At the end of the show, the crew packs up the equipment. Some are passing Rock and Roll Hall of Fame petitions among the club stragglers. Brown goes around to each of the 10 band members and all of the roadies, hits them off with the night's cut, and jokes with them. They all call him "Pops." Some, like Jas. Funk and Lil Benny – who calls Brown "a grandfather, a father, and a teacher" – have been with him since their teens, more than two decades. He calls each of them "son."

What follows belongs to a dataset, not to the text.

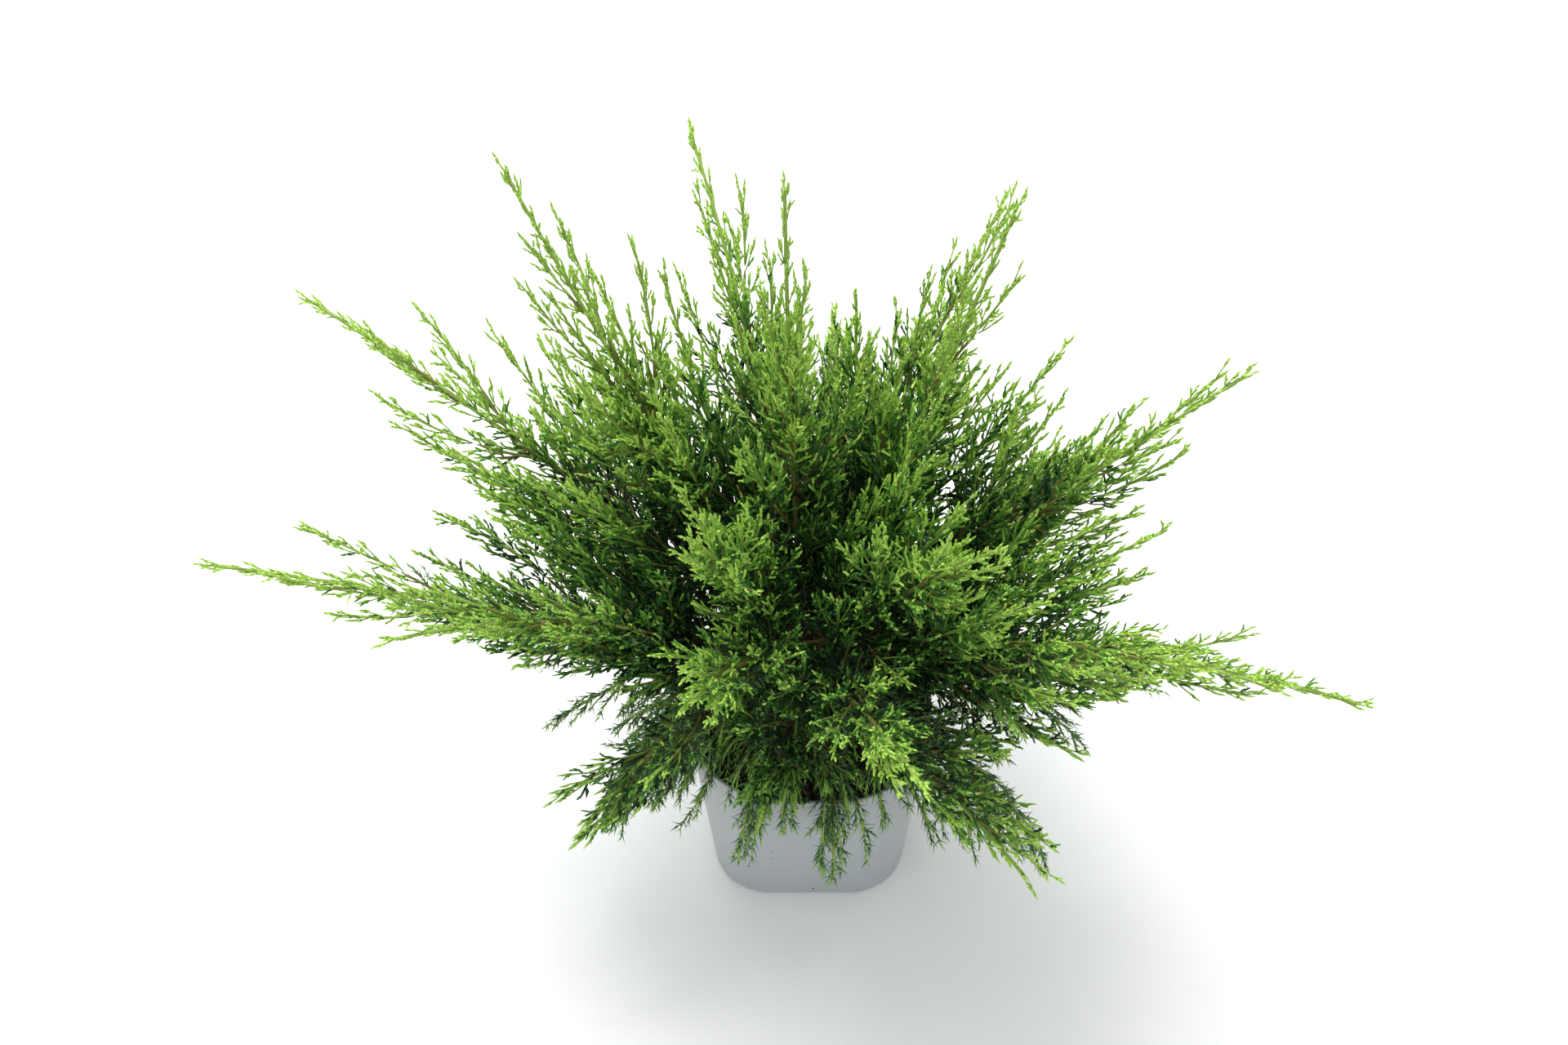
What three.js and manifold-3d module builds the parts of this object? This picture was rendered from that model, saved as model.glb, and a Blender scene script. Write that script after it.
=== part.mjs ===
// A young spreading juniper in a square-round nursery pot.
// The short woody stem forks low over the potting soil into arching boughs. Each bough runs on as the stem
// of one mass of foliage: twigs with slim scale-leaved sprays, ending in a long thin whip.
// Millimetres, +Z up. The origin is the middle of the pot's flat underside, and the front is -Y.
import * as THREE from "three";
import { mergeVertices } from "three/addons/utils/BufferGeometryUtils.js";
import Module from "manifold-3d";

const wasm = await Module();
wasm.setup();

// Pot: soft grey plastic, squarer at the foot and nearly round at the rim
const POT_HEIGHT = 118;
const RIM_ACROSS = 130;
const RIM_CORNER_RADIUS = 52;
const FOOT_ACROSS = 104;
const FOOT_CORNER_RADIUS = 30;
const POT_WALL = 1.6;
const POT_FLOOR = 2;
const POT_CORNER_STEPS = 6;
const DRAIN_HOLE_RADIUS = 5;
const DRAIN_HOLE_OFFSET = 32;
const DRAIN_HOLE_SIDES = 8;
const SOIL_BELOW_RIM = 11;
const SOIL_LEVEL = POT_HEIGHT - SOIL_BELOW_RIM;

// Woody stem and boughs
const JOINT_GAP = 0.3;
const TRUNK_HEIGHT = 66;
const TRUNK_FOOT_RADIUS = 5.6;
const TRUNK_TIP_RADIUS = 3.4;
const ROOT_FLARE = 3.2;
const ROOT_FLARE_HEIGHT = 7;
const TRUNK_LEAN_X = -4;
const TRUNK_LEAN_Y = 5;
const TRUNK_SIDES = 8;
const TRUNK_RINGS = 5;
const BOUGH_SIDES = 5;
const BOUGH_RINGS = 2;
const BOUGH_FOOT_RADIUS = 2.3;
const STEM_FOOT_RADIUS = 1.5;
const STEM_TIP_RADIUS = 0.45;

// Masses of foliage: a stem that close leaves swell to a plume, its twigs, and sprays of scale leaves
const PLUME_SIDES = 5;
const PLUME_RINGS = 6;
const PLUME_RADIUS = 11;
const PLUME_SHARE = 0.72;
const TWIG_SIDES = 3;
const TWIG_FOOT_RADIUS = 1.4;
const TWIG_TIP_RADIUS = 0.9;
const TWIG_ANGLE = 50;
const TWIG_ANGLE_AT_TIP = 26;
const TWIG_ROOT_SHARE = 0.08;
const SHORTEST_TWIG = 16;
const TURN_OF_TWIGS = 137.5;
const SPRAY_LENGTH = 42;
const SPRAY_WIDTH = 12;
const SPRAY_THICKNESS = 5;
const SPRAY_ROOT = 0.3;
const SPRAY_ANGLE = 38;
const SPRAY_SPACING = 22;
const TIP_SPRAY_AT = 0.84;
const WHIP_SPRAYS = 3;
const WHIP_SPRAY_ANGLE = 22;
const FIRST_SEED = 11;

// Room between neighbours, and the spacing of the beads that test it
const HEART_OF_MASS = 0.45;
const SPACE_MARGIN = 0.3;
const LIMB_CLEARANCE = 0.5;
const POT_CLEARANCE = 2.2;
const BEAD_SPACING = 3;

// Tiers of boughs, from those that hang over the rim up to the one that carries the trunk on:
// the length of bare bough, and the number and length of the twigs of its mass
const TIERS = {
  skirt: { bare: 48, twigs: 7, twig: 50 },
  low: { bare: 64, twigs: 7, twig: 57 },
  side: { bare: 60, twigs: 7, twig: 57 },
  high: { bare: 56, twigs: 8, twig: 51 },
  top: { bare: 0, twigs: 8, twig: 48 },
};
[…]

Back in his white Town Car, four in the morning, he says, "My band, the people that work for me, yes indeed, they're all like my children. They kept the old man going all these years. Some of these kids coming out now, their parents met at my shows 20 to 30 years ago. Fell in love, got married, had them, now they coming to my show. And they probably used to sneak out of the house, get whuppings coming to my show. I wish I could take some of them beatings for some of them. Hey, I feel for ya, but I can't reach ya! Ha, ha, ha, ha, ha, ha!"

"That was my dream," he says quietly. "To create a sound for this town."

I ask him about a saying he often uses to end his show, what it means. He produces a cassette and pops it in. It's a jazz trio playing a ballad: a languid piano and bass, a softly brushed snare and a hi-hat, and then Chuck is singing those mysterious words in a passionate, spine-tingling vibrato: "No complaints and no regrets, I still believe in chasing dreams and placing bets."